Some resource and materials stocks have high levels of sensitivity to changes in nominal GDP growth rates. If the prices and/or volumes of the commodities they sell increase at rates above the rise in the relevant discount rate, then the present value of these stocks can increase even in the face of higher discount rates. Therefore, some lower quality stocks would have the ability to benefit from higher inflation. This situation would reduce the relative growth advantage that high quality, structural growth stocks would otherwise enjoy compared to resource and materials stocks.
As stated above, the duration of a stock only becomes important in assessing the sensitivity of its valuation to changes in bond yields if it cannot change its future growth rates to match those changes in bond yields.
A stock that cannot pass on its inflation-related costs to its customers will not be able to increase the growth rate of its future free cash flows sufficiently to fully offset increases in bond yields and discount rates. Therefore, its present value will decline in the face of higher bond yields and discount rates. The longer the duration of such a stock, the more sensitive it will be to changes in bond yields and discount rates. Thus, long duration businesses without pricing power will be more sensitive to any one-off changes in discount rates, because they are generally valued based on cash flows that stretch out further into the future.
Businesses that have strong pricing power normally can offset any increase in long-term bond yields, because they can adjust their future free cash flows to compensate for the higher discount rate resulting from increased inflation or higher expected real economic growth rates.
The relative attractiveness of higher quality, structural growth companies compared with that of lower quality companies declines if expectations regarding future nominal GDP growth rates increase.
At the extreme, if the world could produce sustained high levels of economic growth, and associated profit growth was also strong and widely distributed, then the valuation gap (dispersion) between high quality, structural growth businesses and lower quality businesses would narrow. However, this high growth world has not existed since the GFC and is unlikely to exist in the future. Therefore, in a low growth world, high quality, structural growth businesses are significantly more valuable and therefore will be more highly rated and have longer durations compared with lower quality, low growth businesses.

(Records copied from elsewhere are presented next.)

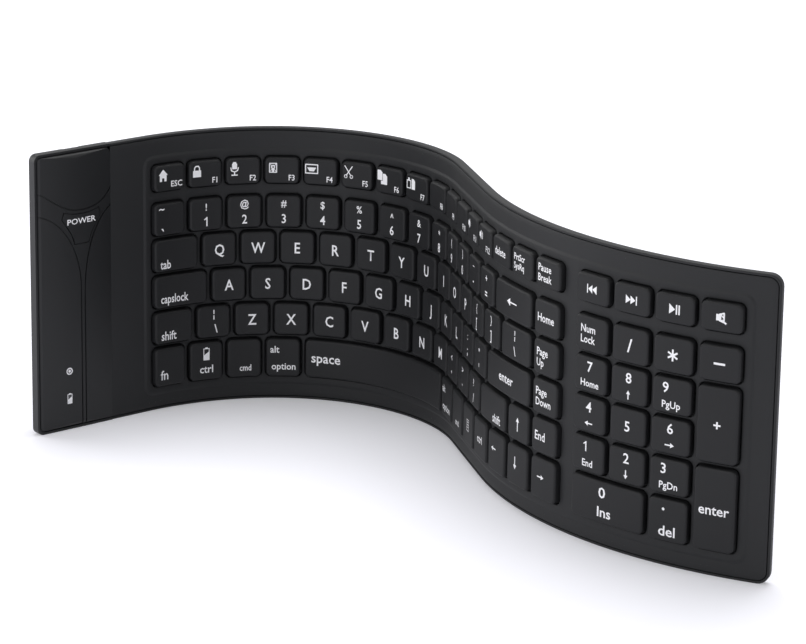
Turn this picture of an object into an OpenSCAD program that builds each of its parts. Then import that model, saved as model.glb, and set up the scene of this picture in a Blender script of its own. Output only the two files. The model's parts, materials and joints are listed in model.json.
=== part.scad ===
// Flexible silicone keyboard with an electronics pod at its left end. It stands on its long lower
// edge, bent into a wave. Every place on it is given by s, the distance along the sheet from its
// left end, z, the height above the floor, and n, the distance from the contact film's middle
// towards the keys.

/* [Keys] */
// Distance between key columns, along the sheet
key_pitch = 18; // [17.6:0.1:18.6]
// Distance between the rows of letters
row_pitch = 16; // [15.5:0.1:17]
// Bare stretch between two keys of a row
key_gap = 2.4; // [2:0.1:3]
// Bare stretch between two rows of keys
row_gap = 2; // [1.8:0.1:2.6]
// Height of the keys of the top row
top_key_h = 11.3; // [10:0.1:13]
// Bare stretch between the top row and the number row
top_row_gap = 5.3; // [3:0.1:7]
// Height of the keys of the bottom row
low_key_h = 16.9; // [15:0.1:18]
// Distance between the number pad's columns
pad_pitch = 19; // [18:0.1:20]
// Bare strip between the main keys and the number pad's
pad_gap = 9.4; // [9:0.1:12]
// Corner radius of a key
key_corner = 2.2; // [1.5:0.1:3]
// How far a key stands above the field round it
key_rise = 2.3; // [1.8:0.1:3]
// Width of the shoulder round a key's crown
crown_inset = 0.5; // [0.3:0.1:0.8]
// Height of a key's crown above its shoulder
crown_rise = 0.5; // [0.3:0.1:0.8]
// How far a key goes down
key_travel = 1; // [0.6:0.1:1.2]
// Gap between a key and its aperture
key_play = 0.6; // [0.4:0.1:0.8]
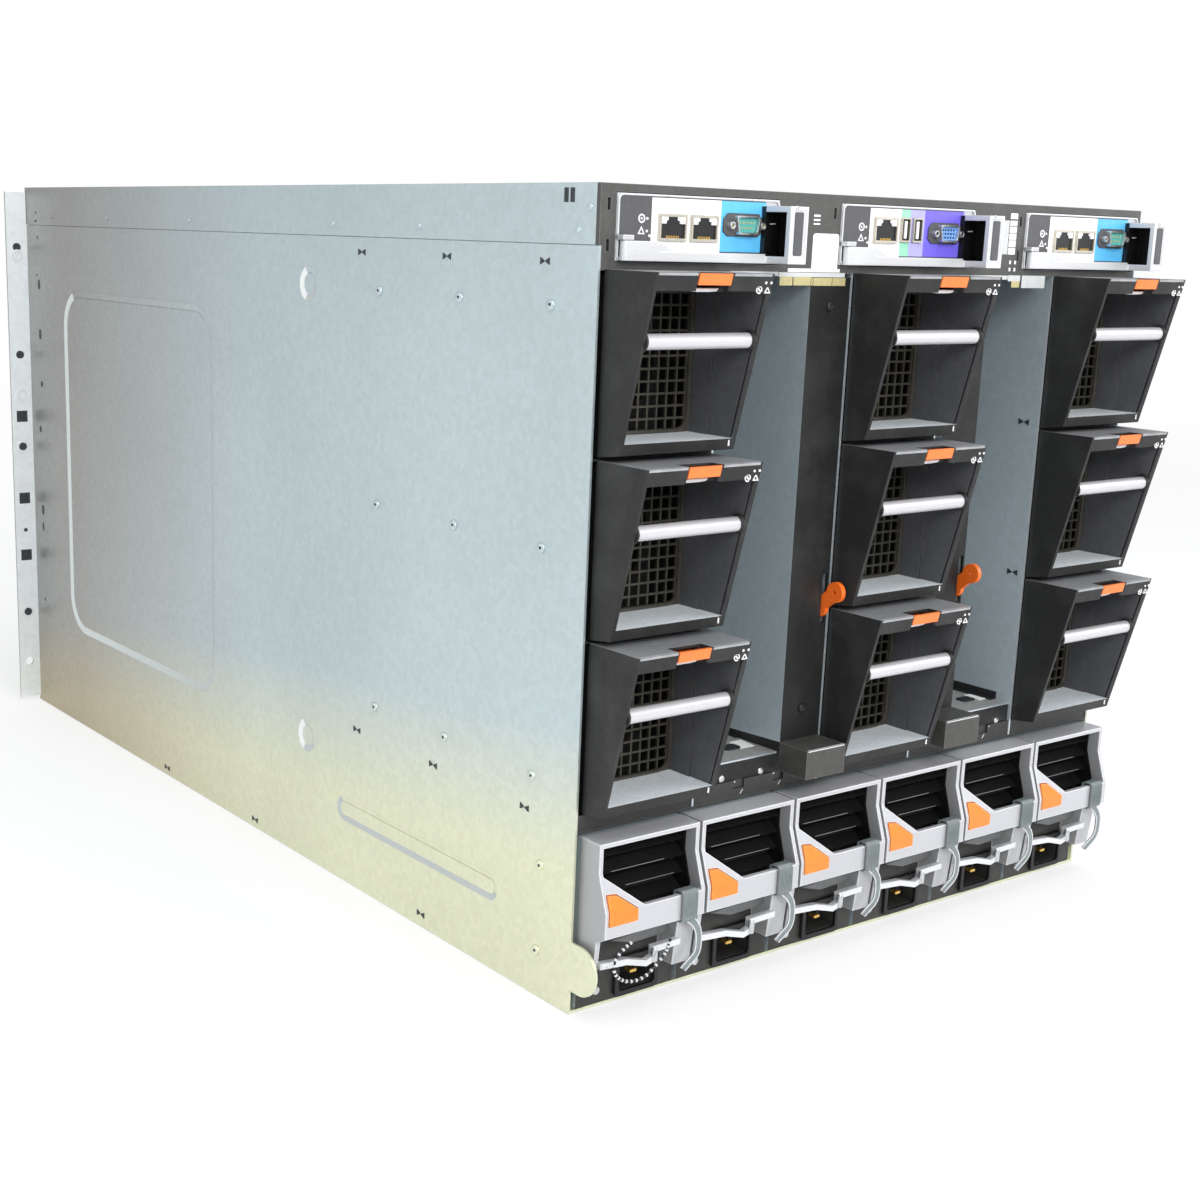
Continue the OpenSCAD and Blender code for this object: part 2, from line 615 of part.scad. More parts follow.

This expectation of higher levels of overall nominal GDP growth can be driven by higher real economic growth rates and/or higher inflation. Higher rates of real economic growth are more beneficial than expectations of higher rates of inflation for stocks in general.
High quality, structural growth stocks tend to be less reliant on the overall rate of economic growth, compared with lower quality stocks. This is because high quality, structural growth stocks generally can grow their sales and profits through taking market share. Lower quality stocks generally do not have the ability to take market share. Therefore, higher levels of nominal economic growth reduce the growth premium that high quality stocks enjoy when economic growth expectations are more subdued. In other words, a lower gap between the sustainable growth rates of high quality and low quality stocks means that the market valuation differential between them declines. In high growth economic environments, growth becomes abundant (and subsequently less valuable), whereas in low growth economic environments growth becomes scarce (and subsequently more valuable).
All other things being equal, the higher the underlying structural growth of a business, the better its ability to recover from the negative impact of a one-off increase in the discount rate over time. High quality, structural growth businesses can compound their future free cash flows at higher rates that enable them to recoup any adverse change in government bond rates with more certainty.
In addition, high quality businesses tend to have strong value propositions that enable them to pass on higher inflation in their cost base more easily to their customers and thus maintain expected future free cash flows in real (inflation-adjusted) terms. This ability results in a situation where the nominal future free cash flows increase by the same amount as the bond yield, the discount rate, and the inflation rate.
On the other hand, many listed stocks would not have the ability to pass on high levels of inflationary costs onto their customers, so their real future cash flows would decline in the face of higher inflation levels.